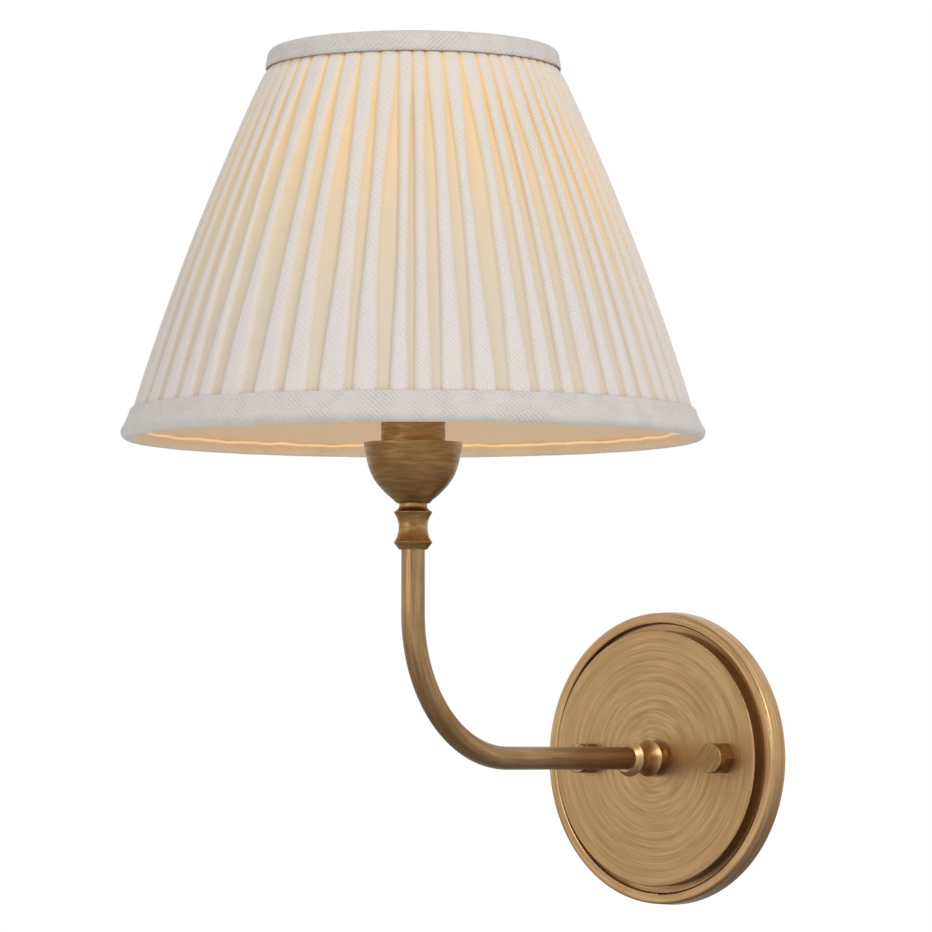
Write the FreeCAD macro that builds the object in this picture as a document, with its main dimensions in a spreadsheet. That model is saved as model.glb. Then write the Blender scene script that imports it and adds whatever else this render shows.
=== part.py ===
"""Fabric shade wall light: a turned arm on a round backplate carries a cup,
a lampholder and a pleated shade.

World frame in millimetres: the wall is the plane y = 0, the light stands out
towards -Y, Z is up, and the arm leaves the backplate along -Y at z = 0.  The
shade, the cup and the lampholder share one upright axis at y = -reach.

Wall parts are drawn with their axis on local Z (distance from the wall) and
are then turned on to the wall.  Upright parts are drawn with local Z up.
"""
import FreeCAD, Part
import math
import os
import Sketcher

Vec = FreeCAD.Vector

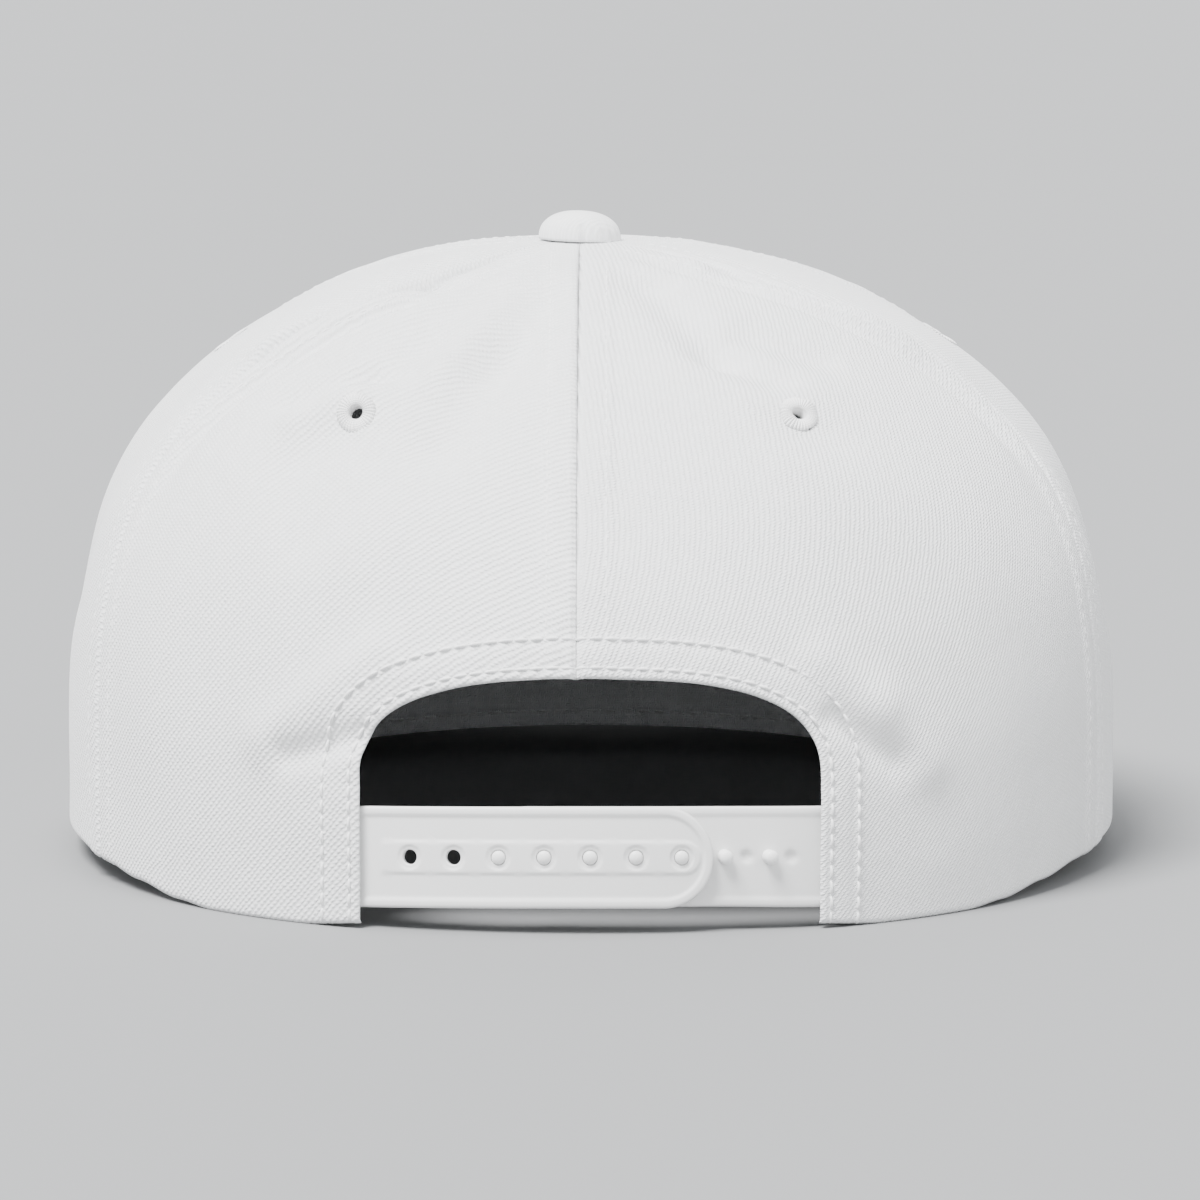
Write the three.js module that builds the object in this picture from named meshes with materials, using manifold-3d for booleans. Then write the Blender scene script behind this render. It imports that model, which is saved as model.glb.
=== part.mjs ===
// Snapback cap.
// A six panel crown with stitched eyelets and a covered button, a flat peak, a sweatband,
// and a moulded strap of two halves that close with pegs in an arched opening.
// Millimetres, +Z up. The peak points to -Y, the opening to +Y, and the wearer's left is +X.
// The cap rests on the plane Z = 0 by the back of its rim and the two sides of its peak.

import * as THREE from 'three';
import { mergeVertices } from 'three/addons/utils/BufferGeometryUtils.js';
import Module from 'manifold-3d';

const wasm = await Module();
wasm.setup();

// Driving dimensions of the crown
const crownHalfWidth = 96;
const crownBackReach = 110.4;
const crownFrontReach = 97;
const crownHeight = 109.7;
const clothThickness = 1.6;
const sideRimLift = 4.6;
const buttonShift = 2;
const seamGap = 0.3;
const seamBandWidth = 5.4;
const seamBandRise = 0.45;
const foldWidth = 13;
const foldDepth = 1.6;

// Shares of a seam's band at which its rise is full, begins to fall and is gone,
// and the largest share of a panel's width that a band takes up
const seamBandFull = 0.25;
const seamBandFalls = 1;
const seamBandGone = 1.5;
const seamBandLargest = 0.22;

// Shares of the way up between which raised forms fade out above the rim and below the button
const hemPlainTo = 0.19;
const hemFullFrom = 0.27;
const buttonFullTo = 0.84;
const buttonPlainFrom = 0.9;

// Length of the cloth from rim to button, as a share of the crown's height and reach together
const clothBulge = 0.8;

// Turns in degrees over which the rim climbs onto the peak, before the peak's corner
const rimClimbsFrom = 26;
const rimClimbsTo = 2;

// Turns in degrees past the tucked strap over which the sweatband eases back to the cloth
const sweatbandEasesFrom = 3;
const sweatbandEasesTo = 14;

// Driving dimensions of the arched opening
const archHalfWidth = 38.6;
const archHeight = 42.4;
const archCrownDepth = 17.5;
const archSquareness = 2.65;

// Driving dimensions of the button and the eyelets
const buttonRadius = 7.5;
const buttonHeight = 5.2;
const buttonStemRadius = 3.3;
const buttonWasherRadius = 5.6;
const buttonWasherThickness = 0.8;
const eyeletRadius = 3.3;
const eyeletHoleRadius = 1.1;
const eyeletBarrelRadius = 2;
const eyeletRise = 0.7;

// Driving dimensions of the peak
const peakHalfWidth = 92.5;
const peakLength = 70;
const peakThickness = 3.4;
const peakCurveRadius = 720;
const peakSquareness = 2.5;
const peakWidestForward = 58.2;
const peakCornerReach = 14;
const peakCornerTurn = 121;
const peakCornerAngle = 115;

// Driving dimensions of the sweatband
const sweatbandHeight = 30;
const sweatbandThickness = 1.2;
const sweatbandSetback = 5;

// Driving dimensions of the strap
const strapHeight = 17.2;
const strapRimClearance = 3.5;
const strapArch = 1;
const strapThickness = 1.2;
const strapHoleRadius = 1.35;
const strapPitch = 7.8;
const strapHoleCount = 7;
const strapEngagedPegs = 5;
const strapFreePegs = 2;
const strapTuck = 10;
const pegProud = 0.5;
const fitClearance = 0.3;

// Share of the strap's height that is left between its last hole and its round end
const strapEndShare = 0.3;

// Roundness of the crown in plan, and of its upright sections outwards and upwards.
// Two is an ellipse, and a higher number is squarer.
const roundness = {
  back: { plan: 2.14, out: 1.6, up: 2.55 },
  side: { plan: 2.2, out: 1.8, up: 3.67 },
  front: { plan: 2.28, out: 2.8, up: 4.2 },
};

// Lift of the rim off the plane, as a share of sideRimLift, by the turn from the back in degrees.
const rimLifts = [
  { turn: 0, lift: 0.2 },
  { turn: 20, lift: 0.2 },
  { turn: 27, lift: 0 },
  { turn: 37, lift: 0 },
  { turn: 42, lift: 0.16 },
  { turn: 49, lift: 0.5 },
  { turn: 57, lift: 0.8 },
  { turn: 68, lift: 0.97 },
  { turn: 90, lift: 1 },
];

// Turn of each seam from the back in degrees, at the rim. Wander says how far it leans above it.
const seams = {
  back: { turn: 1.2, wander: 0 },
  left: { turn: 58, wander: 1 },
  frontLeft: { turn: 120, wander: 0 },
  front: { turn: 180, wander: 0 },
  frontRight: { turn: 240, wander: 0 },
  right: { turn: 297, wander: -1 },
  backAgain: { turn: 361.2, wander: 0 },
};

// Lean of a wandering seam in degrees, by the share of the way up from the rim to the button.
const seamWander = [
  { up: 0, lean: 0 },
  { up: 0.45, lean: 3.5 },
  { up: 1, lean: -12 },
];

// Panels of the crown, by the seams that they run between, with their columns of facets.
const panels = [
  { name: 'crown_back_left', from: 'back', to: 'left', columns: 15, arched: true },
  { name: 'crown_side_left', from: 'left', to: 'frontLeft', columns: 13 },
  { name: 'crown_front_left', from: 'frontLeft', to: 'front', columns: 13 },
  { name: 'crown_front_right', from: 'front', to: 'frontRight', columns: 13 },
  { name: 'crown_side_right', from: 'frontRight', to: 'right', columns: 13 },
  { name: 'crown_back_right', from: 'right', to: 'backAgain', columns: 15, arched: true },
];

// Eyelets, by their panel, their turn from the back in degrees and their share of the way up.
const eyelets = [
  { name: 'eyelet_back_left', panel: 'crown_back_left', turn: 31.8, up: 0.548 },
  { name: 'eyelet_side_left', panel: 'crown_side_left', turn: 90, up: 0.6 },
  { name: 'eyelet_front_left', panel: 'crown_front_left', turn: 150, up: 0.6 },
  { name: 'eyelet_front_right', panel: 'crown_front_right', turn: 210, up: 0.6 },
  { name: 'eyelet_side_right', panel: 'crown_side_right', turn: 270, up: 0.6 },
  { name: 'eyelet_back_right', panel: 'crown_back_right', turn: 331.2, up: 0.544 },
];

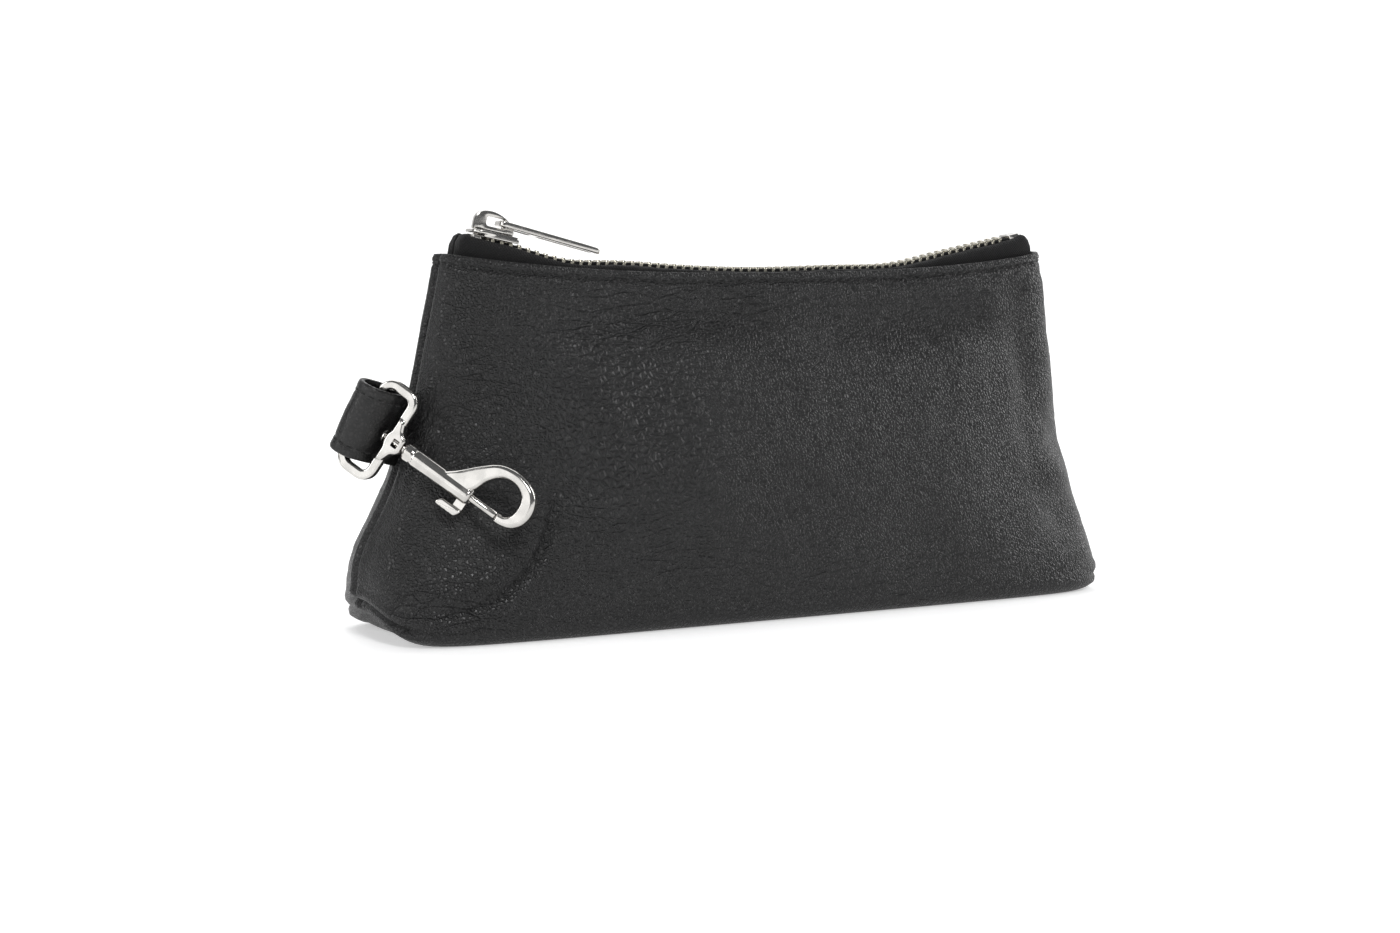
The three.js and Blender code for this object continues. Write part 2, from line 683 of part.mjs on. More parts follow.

PROBLEM DETAILS.
Restate word for word only the lines running from the beginning of the data to the line holding "shade, the cup", both included.

ANSWER FOR THIS EXERCISE.
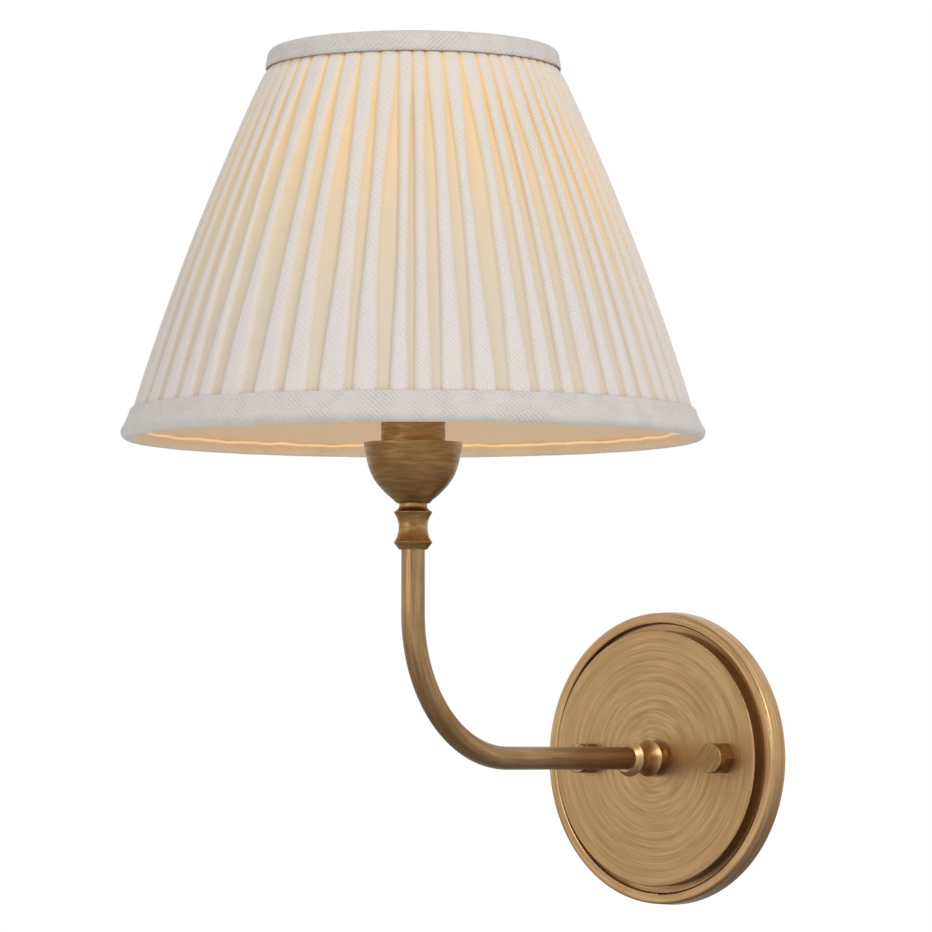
Write the FreeCAD macro that builds the object in this picture as a document, with its main dimensions in a spreadsheet. That model is saved as model.glb. Then write the Blender scene script that imports it and adds whatever else this render shows.
=== part.py ===
"""Fabric shade wall light: a turned arm on a round backplate carries a cup,
a lampholder and a pleated shade.

World frame in millimetres: the wall is the plane y = 0, the light stands out
towards -Y, Z is up, and the arm leaves the backplate along -Y at z = 0.  The
shade, the cup and the lampholder share one upright axis at y = -reach.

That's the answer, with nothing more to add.